Many speakers offered similarly pointed remarks at the peaceful protest. Abou Farman, whose group Art Space Sanctuary is now leading a campaign against Museum of Modern Art and MoMA trustee Larry Fink for allegedly profiting off private prisons in the U.S., said, “Kanders, have you ever felt tear gas? Has your family? Have you ever been in a detention center?”

Decolonize This Place’s protest in the Whitney’s galleries.

KATHERINE MCMAHON

“Safariland is maiming us,” Betty Yu, a member of Chinatown Art Brigade, said.

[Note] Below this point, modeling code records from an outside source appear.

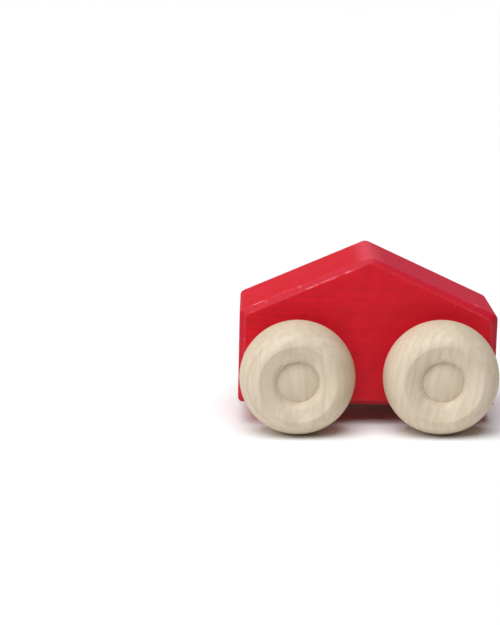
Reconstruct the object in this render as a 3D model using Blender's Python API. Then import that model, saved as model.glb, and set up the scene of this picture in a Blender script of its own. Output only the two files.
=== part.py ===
"""A wooden push-along toy vehicle: a solid gabled block that rolls on two glued wheelsets.

Metres. +X is forward, +Y is the vehicle's left side and +Z is up. The origin is on the
floor under the middle of the vehicle, midway between the axles.

Pieces: one block with two cross bores, two dowel axles that turn in them, and four
turned wheels, each with a blind socket behind that is glued on an axle's end.
"""

from math import acos, cos, hypot, pi, radians, sin, tan

import bmesh
import bpy
from mathutils import Matrix, Vector

# The block, measured level, before it leans.
BLOCK_LENGTH = 0.1015
BLOCK_WIDTH = 0.0411
END_HEIGHT = 0.0371  # an end face, from the underside to the shoulder
RIDGE_HEIGHT = 0.0597  # from the underside to the sharp ridge, before it is rounded
SIDE_CHAMFER = 0.0021  # leg of the flat chamfer round both side faces
RIDGE_RADIUS = 0.0035
SHOULDER_RADIUS = 0.0032
BOTTOM_RADIUS = 0.0018
BLOCK_LEAN = radians(1.2)  # nose down, because the bores aren't drilled at quite one height

# The axles.
WHEELBASE = 0.0557
AXLE_HEIGHT_IN_BLOCK = 0.0145  # bore centres above the underside
AXLE_DIAMETER = 0.0080
AXLE_PLAY = 0.0003  # round the axle in its bore, so that it turns freely
AXLE_END_BEVEL = 0.0006

# The wheels. Depths are along the axle, from the wheel's widest circle.
WHEEL_DIAMETER = 0.0450
CREST_DEPTH = 0.0122  # outwards to the crest of the tyre, which is the lip of the dish
BACK_DEPTH = 0.0089  # inwards to the flat back
CROWN_WIDTH = 0.0076  # radially, from the widest circle in to the lip
LIP_INSET = 0.0011  # the crown's ellipse is centred this far inside the lip, so it falls away at once
BACK_ROUNDING = 0.0085  # radially, from the widest circle in to the flat back
FOOT_WIDTH = 0.0013  # of the steep foot of the dish, round the hub button
FOOT_RISE = 0.0016
HUB_RADIUS = 0.0080
HUB_SINK = 0.0040  # rim of the hub button, below the crest
HUB_DOME = 0.0013  # rise of the button from its rim to its middle
STEP_WIDTH = 0.0003  # of the small step from the foot of the dish down to the button's rim
STEP_DROP = 0.0007
SOCKET_DEPTH = 0.0110
SIDE_GAP = 0.0015  # between a wheel's back and the block

GLUE_GAP = 0.0003  # round and behind an axle's end in its socket

# Fineness of the round shapes.
TURNED_STEPS = 48
CROWN_STEPS = 7
BACK_STEPS = 5
DOME_STEPS = 3
EDGE_STEPS = 4

WHEEL_RADIUS = WHEEL_DIAMETER / 2
AXLE_RADIUS = AXLE_DIAMETER / 2
UNDERSIDE = WHEEL_RADIUS - AXLE_HEIGHT_IN_BLOCK
WHEEL_OFFSET = BLOCK_WIDTH / 2 + SIDE_GAP + BACK_DEPTH  # of its widest circle, from the middle
AXLE_LENGTH = BLOCK_WIDTH + 2 * (SIDE_GAP + SOCKET_DEPTH - GLUE_GAP)


def clear_scene():
    for thing in list(bpy.data.objects):
        bpy.data.objects.remove(thing, do_unlink=True)


def wood(name, colour, roughness):
    material = bpy.data.materials.new(name)
    material.use_nodes = True
    shader = material.node_tree.nodes["Principled BSDF"]
    shader.inputs["Base Color"].default_value = (*colour, 1.0)
    shader.inputs["Roughness"].default_value = roughness
    shader.inputs["Metallic"].default_value = 0.0
    material.diffuse_color = (*colour, 1.0)
    return material


def new_object(name, mesh, material=None):
    piece = bpy.data.objects.new(name, mesh)
    bpy.context.scene.collection.objects.link(piece)
    if material and not mesh.materials:
        mesh.materials.append(material)
    return piece


def finished_mesh(name, shape):
    mesh = bpy.data.meshes.new(name)
    shape.to_mesh(mesh)
    shape.free()
    return mesh


def finished_round_mesh(name, shape):
    """The same, with round faces shaded smooth and true edges sharp."""
    mesh = finished_mesh(name, shape)
    mesh.shade_smooth()
    mesh.set_sharp_from_angle(angle=radians(30))
    return mesh


def quarter(centre, wide, deep, first, last, steps):
    """Points on an ellipse about centre, from the angle first to last, both included."""
    turns = [first + (last - first) * step / steps for step in range(steps + 1)]
    return [Vector((centre[0] + wide * cos(turn), centre[1] + deep * sin(turn))) for turn in turns]


def turned_mesh(name, profile, steps):
    """A solid turned about its own Y axis from (radius, depth) points, deep along -Y."""
    shape = bmesh.new()
    points = [shape.verts.new((radius, -depth, 0)) for radius, depth in profile]
    edges = [shape.edges.new(pair) for pair in zip(points, points[1:])]
    bmesh.ops.spin(
        shape, geom=points + edges, axis=(0, 1, 0), cent=(0, 0, 0), angle=2 * pi, steps=steps,
        use_merge=True,
    )
    bmesh.ops.remove_doubles(shape, verts=shape.verts, dist=1e-6)
    bmesh.ops.recalc_face_normals(shape, faces=shape.faces)
    return finished_round_mesh(name, shape)


def wheel_profile():
    """Half a section, from the middle of the hub button out, round the tyre and into the socket."""
    hub_top = CREST_DEPTH - HUB_SINK + HUB_DOME
    shares = [step / DOME_STEPS for step in range(DOME_STEPS + 1)]
    dome = [Vector((HUB_RADIUS * share, hub_top - HUB_DOME * share**2)) for share in shares]
    # The crown is an ellipse, met at the lip by the cone of the dish.
    wide = CROWN_WIDTH + LIP_INSET
    lip_turn = acos(LIP_INSET / wide)
    crown = quarter(
        (WHEEL_RADIUS - wide, 0), wide, CREST_DEPTH / sin(lip_turn), lip_turn, 0, CROWN_STEPS
    )
    foot = Vector((HUB_RADIUS + STEP_WIDTH, CREST_DEPTH - HUB_SINK + STEP_DROP))
    knee = foot + Vector((FOOT_WIDTH, FOOT_RISE))
    back_radius = WHEEL_RADIUS - BACK_ROUNDING
    back = quarter((back_radius, 0), BACK_ROUNDING, BACK_DEPTH, 0, -pi / 2, BACK_STEPS)
    socket_radius = AXLE_RADIUS + GLUE_GAP
    socket_floor = -BACK_DEPTH + SOCKET_DEPTH
    socket = [
        Vector((socket_radius, -BACK_DEPTH)),
        Vector((socket_radius, socket_floor)),
        Vector((0, socket_floor)),
    ]
    return dome + [foot, knee] + crown + back[1:] + socket


def axle_profile():
    end = AXLE_LENGTH / 2
    return [
        (0, end),
        (AXLE_RADIUS - AXLE_END_BEVEL, end),
        (AXLE_RADIUS, end - AXLE_END_BEVEL),
        (AXLE_RADIUS, AXLE_END_BEVEL - end),
        (AXLE_RADIUS - AXLE_END_BEVEL, -end),
        (0, -end),
    ]


def block_corners():
    """The house-shaped outline as (x, z, radius), leaning, anticlockwise seen from the right side."""
    half = BLOCK_LENGTH / 2
    level = [
        (-half, 0, BOTTOM_RADIUS),
        (half, 0, BOTTOM_RADIUS),
        (half, END_HEIGHT, SHOULDER_RADIUS),
        (0, RIDGE_HEIGHT, RIDGE_RADIUS),
        (-half, END_HEIGHT, SHOULDER_RADIUS),
    ]
    middle = END_HEIGHT / 2  # of the end faces, about which the block leans
    lean = Matrix.Rotation(-BLOCK_LEAN, 2)
    corners = []
    for x, z, radius in level:
        turned = lean @ Vector((x, z - middle))
        corners.append((turned.x, turned.y + middle + UNDERSIDE, radius))
    return corners


def spans_width(edge):
    """Whether an edge of the block runs across it, or at least slants across it as a mitre does."""
    first, second = edge.verts
    return abs(first.co.y - second.co.y) > 1e-6


def block_mesh():
    corners = block_corners()
    shape = bmesh.new()
    side = shape.faces.new([shape.verts.new((x, -BLOCK_WIDTH / 2, z)) for x, z, _ in corners])
    pulled = bmesh.ops.extrude_face_region(shape, geom=[side])["geom"]
    moved = [item for item in pulled if isinstance(item, bmesh.types.BMVert)]
    bmesh.ops.translate(shape, verts=moved, vec=(0, BLOCK_WIDTH, 0))
    bmesh.ops.recalc_face_normals(shape, faces=shape.faces)
    rims = [edge for edge in shape.edges if not spans_width(edge)]
    bmesh.ops.bevel(
        shape, geom=rims, offset=SIDE_CHAMFER, offset_type="OFFSET", segments=1, profile=0.5,
        affect="EDGES", material=-1,
    )
    for number in range(len(corners)):
        round_corner(shape, corners, number)
    return finished_mesh("body_block", shape)


def round_corner(shape, corners, number):
    """Rounds the edge that crosses the block at a corner of its outline, and its two mitres."""
    x, z, radius = corners[number]
    before, after = corners[number - 1], corners[(number + 1) % len(corners)]
    arriving = Vector((x - before[0], z - before[1]))
    leaving = Vector((after[0] - x, after[1] - z))
    turn = arriving.angle(leaving)
    reach = 1.01 * SIDE_CHAMFER / cos(turn / 2)  # just past the inner end of a mitre

    def near(vertex):
        return hypot(vertex.co.x - x, vertex.co.z - z) < reach

    crossing = [
        edge for edge in shape.edges
        if all(near(vertex) for vertex in edge.verts) and spans_width(edge)
    ]
    rounded = bmesh.ops.bevel(
        shape, geom=crossing, offset=radius * tan(turn / 2), offset_type="OFFSET",
        segments=EDGE_STEPS, profile=0.5, affect="EDGES", material=-1,
    )
    for face in rounded["faces"]:
        face.smooth = True


def bore_cutter(name, place):
    """A rod, longer than the block is wide, that a Boolean takes out of the block."""
    shape = bmesh.new()
    radius = (AXLE_RADIUS + AXLE_PLAY) / cos(pi / TURNED_STEPS)  # so that its flats clear the axle
    bmesh.ops.create_cone(
        shape, cap_ends=True, segments=TURNED_STEPS, radius1=radius, radius2=radius,
        depth=2 * BLOCK_WIDTH, matrix=Matrix.Rotation(pi / 2, 4, "X"),
    )
    cutter = new_object(name, finished_round_mesh(name, shape))
    cutter.location = place
    cutter.hide_render = True
    cutter.display_type = "WIRE"
    return cutter


def make_block(material, axle_places):
    block = new_object("body_block", block_mesh(), material)
    for end, place in axle_places.items():
        bore = block.modifiers.new(f"bore_{end}", "BOOLEAN")
        bore.operation = "DIFFERENCE"
        bore.solver = "EXACT"
        bore.object = bore_cutter(f"cutter_{end}", place)


def make_wheelset(end, place, axle_mesh, wheel_mesh, materials):
    """An axle and its two wheels, under an empty on the axis that they turn about."""
    hub = new_object(f"{end}_wheelset", None)
    hub.location = place
    axle = new_object(f"axle_{end}", axle_mesh, materials["dowel"])
    axle.parent = hub
    for side, outward in (("right", -1), ("left", 1)):
        wheel = new_object(f"wheel_{end}_{side}", wheel_mesh, materials["wheel"])
        wheel.parent = hub
        wheel.location = (0, outward * WHEEL_OFFSET, 0)
        wheel.rotation_euler = (0, 0, 0 if outward < 0 else pi)


def main():
    clear_scene()
    materials = {
        "block": wood("crimson_stain", (0.52, 0.012, 0.035), 0.55),
        "wheel": wood("bare_maple", (0.72, 0.58, 0.41), 0.60),
        "dowel": wood("beech_dowel", (0.62, 0.43, 0.27), 0.65),
    }
    axle_places = {
        "rear": (-WHEELBASE / 2, 0, WHEEL_RADIUS),
        "front": (WHEELBASE / 2, 0, WHEEL_RADIUS),
    }
    make_block(materials["block"], axle_places)
    axle_mesh = turned_mesh("axle", axle_profile(), TURNED_STEPS)
    wheel_mesh = turned_mesh("wheel", wheel_profile(), TURNED_STEPS)
    for end, place in axle_places.items():
        make_wheelset(end, place, axle_mesh, wheel_mesh, materials)


main()
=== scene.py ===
"""The look of a wooden push-along toy vehicle: a crimson stained block on four bare turned wheels.

Metres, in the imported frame: +X is forward, +Y is the vehicle's left and +Z is up. The block is
sawn, chamfered and rounded again with softer borders, and the wheels and axles are turned again
with finer profiles. Each takes the place of its plain CAD solid and rides on the same body.
"""

from math import acos, cos, hypot, pi, radians, sin, tan

import bmesh
import bpy
from mathutils import Euler, Matrix, Vector, noise


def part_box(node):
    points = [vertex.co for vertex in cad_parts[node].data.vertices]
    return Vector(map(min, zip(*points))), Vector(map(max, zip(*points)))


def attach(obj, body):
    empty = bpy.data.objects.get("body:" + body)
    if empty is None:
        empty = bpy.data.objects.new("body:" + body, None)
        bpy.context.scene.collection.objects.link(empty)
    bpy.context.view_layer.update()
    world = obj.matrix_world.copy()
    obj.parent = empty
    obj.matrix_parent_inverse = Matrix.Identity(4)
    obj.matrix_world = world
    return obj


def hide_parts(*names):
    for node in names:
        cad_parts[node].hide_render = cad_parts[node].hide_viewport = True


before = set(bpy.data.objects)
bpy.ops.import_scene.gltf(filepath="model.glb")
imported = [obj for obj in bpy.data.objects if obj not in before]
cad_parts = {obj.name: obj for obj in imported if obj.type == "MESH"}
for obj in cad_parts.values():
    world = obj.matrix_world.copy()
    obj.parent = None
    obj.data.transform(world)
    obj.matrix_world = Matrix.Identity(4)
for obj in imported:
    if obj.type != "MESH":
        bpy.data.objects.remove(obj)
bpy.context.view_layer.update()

MM = 0.001
TINY = 1e-6  # lengths below this count as none

# The block, measured level, before it leans nose down about the middle of its length, at half
# the height of its end faces.
BLOCK_LENGTH = 0.1015
END_HEIGHT = 0.0371
RIDGE_HEIGHT = 0.0597
BLOCK_LEAN = radians(1.2)
AXLE_HEIGHT_IN_BLOCK = 0.0145
SIDE_CHAMFER = 0.0021
RIDGE_RADIUS = 0.0035
FRONT_SHOULDER_RADIUS = 0.0028
REAR_SHOULDER_RADIUS = 0.0022
BOTTOM_RADIUS = 0.0018
CORNER_STEPS = 8
MITRE_MARGIN = 1.01  # so that both ends of a corner's mitre are found
BLOCK_SHARP_FROM = radians(35)  # edges that turn more than this are shaded sharp

# How wide the hand-sanded chamfer is at each corner, where 1 is SIDE_CHAMFER.
BOTTOM_CHAMFERING = 1.0
FRONT_CHAMFERING = 1.22
RIDGE_CHAMFERING = 0.86
REAR_CHAMFERING = 1.02

# The cross cuts that let the long borders waver, measured from the ridge.
SAWN_FROM = 0.0030
SAWN_TO = 0.0440
SAWN_PITCH = 0.0034
LONG_WAVER = 0.00010  # most that the long waves of hand sanding move a border
SHORT_WAVER = 0.00005  # the same for the short waves
LONG_WAVES = 90  # about this many to the metre
SHORT_WAVES = 330

# The borders between the chamfers and the faces, and their wear.
BORDER_FROM = radians(18)  # an edge that turns more than this is a border
BORDER_SOFTNESS = 0.00032  # how far sanding reaches to either side of a border
BORDER_STEPS = 3
RUBBED_REACH = 0.00035  # width of the ring beside a border, over which its wear fades
HARD_WEAR = 1.0  # rubbed through in places
LIGHT_WEAR = 0.81  # of all the other borders
SLOPE_WORN = (-0.046, -0.031)  # where along the block the slopes' borders are hard worn
SIDE_WORN = (-0.029, -0.002)  # the same for the side faces' borders
WORN_ABOVE = 0.040  # no border below this height is hard worn
RUBBED_LAYER = "rubbed"  # carries the wear from the shape to its stain

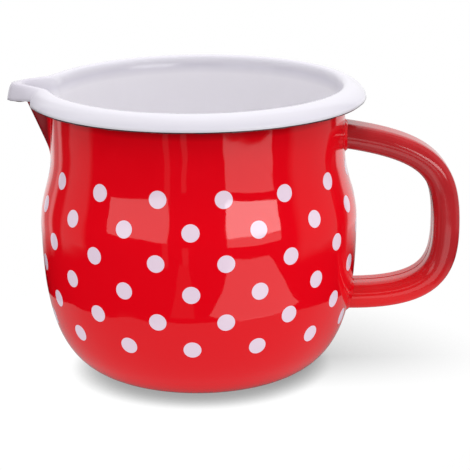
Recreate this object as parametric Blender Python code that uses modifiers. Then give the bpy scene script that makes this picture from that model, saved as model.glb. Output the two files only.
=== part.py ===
"""Enamelled steel melting pot: one drawn, bellied sheet with a pressed pouring
spout and a turned-down rim, a hollow strip handle welded on opposite the spout,
and the enamel coats that are fired on afterwards.

Frame: metres, +Z up, origin at the centre of the flat underside. The handle
points to +X and the spout to -X.
"""

from math import cos, pi, sin, sqrt

import bmesh
import bpy
from mathutils import Vector

MM = 0.001

# Driving dimensions, in millimetres. Radii and heights of the body are those of
# the middle of the steel sheet.
STEEL_T = 0.6
COAT_T = 0.3
GAP = 0.3                     # left between pieces that touch
SKIN = STEEL_T / 2 + GAP + COAT_T     # from the middle of the sheet to the face of a coat

BASE_FLAT_R = 24.0
BELLY_R = 55.1
BELLY_Z = 56.0
NECK_R = 50.8
NECK_Z = 77.0
NECK_TOP_Z = 98.0
CREST_R = 52.6
CREST_Z = 103.2
SKIRT_R = 57.9
SKIRT_Z = 99.9

# Rim, neck, belly and base join in curves; a pull is how far a control point stands off.
CREST_OUT_PULL = 1.9
CREST_IN_PULL = 1.4
SKIRT_PULL = (-1.5, 2.2)
NECK_TOP_PULL = 2.6
NECK_ABOVE = 4.0              # the neck stops being straight this far above NECK_Z
NECK_PULL = 6.0
BELLY_UP_PULL = 9.0
BELLY_DOWN_PULL = 38.5
BASE_PULL = 24.0

SPOUT_REACH = 11.4            # how far the crest is pushed out at the spout
SPOUT_SKIRT_REACH = 7.6
SPOUT_HALF_W = 13.5
SPOUT_NARROWING = 0.42        # half width lost per unit of height below the crest
SPOUT_LEAST_HALF_W = 4.0
SPOUT_START_Z = 80.0          # where the keel of the spout leaves the neck
SPOUT_SLOPE = 0.433           # keel, outward per unit of height
SPOUT_SOFTNESS = 6.0          # how gently the keel starts
SPOUT_LIFT = 0.9              # how far the crest rises at the spout
SPOUT_SKIRT_DIP = 1.4         # the skirt's share of that, taken off
SPOUT_LIFT_HALF_W = 24.0
SHOULDER = 1.8                # wide, shallow part of the push beside the spout
SHOULDER_HALF_W = 36.0

EDGE_BEAD_R = 0.5
EDGE_BEAD_AWAY = (0.56, -0.83)    # direction (r, z) from the skirt's edge

HANDLE_W = 16.5
HANDLE_T = 9.4
HANDLE_POWER = 2.6            # roundness of the section: 2 is an ellipse
HANDLE_STEEL_T = 1.0
HANDLE_SLIT = 2.4
HANDLE_TAPER = 0.93           # size of the section at its top end
HANDLE_TOP = (46.0, 85.9)     # (x, z) of the strip's middle, inside the neck
HANDLE_TOP_PULL = (35.2, -4.8)
HANDLE_MID = (87.9, 53.0)
HANDLE_MID_PULLS = (20.4, -17.9)
HANDLE_LOW = (46.0, 26.9)
HANDLE_LOW_PULL = (37.9, -2.5)
WELD_BEAD_R = 0.9

AROUND = 38                   # facets round the body
GATHER = 0.55                 # how strongly they crowd towards the spout
MERGE = 0.01                  # points nearer than this are one

COLLECTION = "melting_pot"


# ---------------------------------------------------------------- the scene

def clear_scene():
    for obj in list(bpy.data.objects):
        bpy.data.objects.remove(obj, do_unlink=True)


def collection(name):
    made = bpy.data.collections.new(name)
    bpy.context.scene.collection.children.link(made)
    return made


def finish(name, colour, roughness, metallic=0.0):
    made = bpy.data.materials.new(name)
    made.use_nodes = True
    shader = made.node_tree.nodes["Principled BSDF"]
    shader.inputs["Base Color"].default_value = (*colour, 1.0)
    shader.inputs["Roughness"].default_value = roughness
    shader.inputs["Metallic"].default_value = metallic
    return made


def as_mesh(obj):
    """Replace an object by a mesh object with its modifiers and bevel applied."""
    bpy.context.view_layer.update()
    graph = bpy.context.evaluated_depsgraph_get()
    mesh = bpy.data.meshes.new_from_object(obj.evaluated_get(graph), depsgraph=graph)
    folder, name = obj.users_collection[0], obj.name
    bpy.data.objects.remove(obj, do_unlink=True)
    made = bpy.data.objects.new(name, mesh)
    folder.objects.link(made)
    return made


def weld_doubles(obj):
    """Merge points that lie on each other and turn all faces outwards."""
    bm = bmesh.new()
    bm.from_mesh(obj.data)
    bmesh.ops.remove_doubles(bm, verts=bm.verts, dist=MERGE * MM)
    bmesh.ops.recalc_face_normals(bm, faces=bm.faces)
    bm.to_mesh(obj.data)
    bm.free()


def mesh_piece(name, curve, material):
    """A curve object made a closed mesh of its own."""
    obj = bpy.data.objects.new(name, curve)
    parts.objects.link(obj)
    obj = as_mesh(obj)
    obj.name = name
    weld_doubles(obj)
    obj.data.materials.clear()
    obj.data.materials.append(material)
    return obj


def make_cutter(obj):
    """Keep an object only as the cutter of a Boolean."""
    obj.hide_render = True
    obj.display_type = "WIRE"
    for folder in list(obj.users_collection):
        folder.objects.unlink(obj)
    cutters.objects.link(obj)
    return obj


def cut(obj, cutter):
    step = obj.modifiers.new("cut", "BOOLEAN")
    step.operation = "DIFFERENCE"
    step.object = cutter
    step.solver = "EXACT"


# ---------------------------------------------------------------- the body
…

In one of the protest’s most impassioned moments, she repeatedly yelled “Whitney Museum,” to which the crowd answered, “Shame on you!”

Eventually, the protest moved downstairs, to the entrance to the Whitney, where patrons waiting to get into pay-what-you-wish hours at the museum were forced to relocate temporarily. A group photo was taken, and short phrases were chanted. In something equivalent to a closing-credits sequence, the names of all the Decolonize This Place–allied groups were projected onto the Whitney’s facade.

The question now is: In what ways will activism continue in the run-up to the Whitney Biennial? In a letter released in January, ahead of the exhibition’s artist list being revealed, the activist collective W.A.G.E. called on participants to “demand to be paid for the content they provide and withhold that content until the demands of Whitney staff are met.” (The New York Times reported in February that each participant would receive a $1,500 sum.) And Forensic Architecture, one of the 2019 biennial’s participants, has said it will respond to the Kanders controversy, but has declined to provide details.

Now there is the “Nine Weeks” series, in which Decolonize This Place, working with 30 other activist organizations, has promised to hold one action each Friday in the run-up to the biennial. Tonight, one of the statements repeated by Rodriguez and other activists was: “This is only the beginning.”